TWRP doesn't use the gzip command provided by BusyBox. Rather, it uses the one provided by pigz, a parallel implementation of gzip.

TWRP's bzip2 and xz commands are provided by Busybox. Note that OmniROM still uses Busybox, while AOSP switched to toybox at the end of 2014.

The xz command provided by this version of BusyBox, v1.22.1 bionic, doesn't support compression. Note that one can pass the -J argument when creating an archive with the tar command but it will silently create an uncompressed tar archive.

Running xz --best --threads=0 requires lots of RAM. More precisely, it requires 674 MiB per thread. For example, on my quad-core CPU with hyperthreading enabled, it requires 5.3 GiB of RAM.

What kind of data was being compressed?

To be fair and transparent when comparing different compression algorithms, it is necessary to also tell something about the data being compressed.

The data being compressed is what I accumulated in my phone's user data partition (i.e. internal storage) over the course of 4 years. Of course, I also deleted data regularly, otherwise I would run of free space.

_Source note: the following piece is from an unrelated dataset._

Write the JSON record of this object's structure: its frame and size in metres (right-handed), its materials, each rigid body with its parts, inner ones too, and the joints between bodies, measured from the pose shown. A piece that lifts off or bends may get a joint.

This is what makes up the 3558 MiBs of my phone's internal storage:

My phone's internal storage usage by file type

The largest portion is used by JPEG images (mostly pictures taken with the phone), followed by MP4 videos (also mostly videos taken with the phone), followed by MPEG and Ogg audio files (my music collection). The rest only occupies 10 % of the phone's internal storage. In my opinion, this can serve as a good real-life benchmark of backing up a phone's internal stoarge.

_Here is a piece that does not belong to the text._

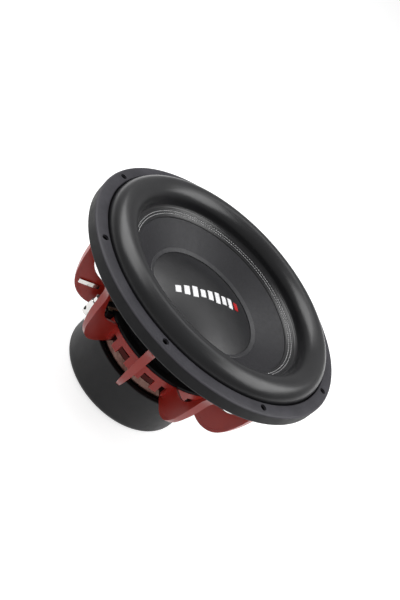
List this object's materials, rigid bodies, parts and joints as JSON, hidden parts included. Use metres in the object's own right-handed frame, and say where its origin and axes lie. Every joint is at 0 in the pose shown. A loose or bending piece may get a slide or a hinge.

This also explains why there were so little differences between different compression algorithms in the resulting backup size (tar archive without compression was only 4.8 % larger that the smallest tar archive compressed with xz --best). JPEG, MP4, MPEG audio, i.e. MP3, and Ogg Vorbis are all file formats that use special-purpose compression techniques to reduce the size of files so they cannot be further compressed to any significant extent.

Note

To analyse my phone's internal storage usage by file type I used lemonsqueeze's disk_usage_by_file_type Bash script.

To draw the pie chart, I used matplotlib (source).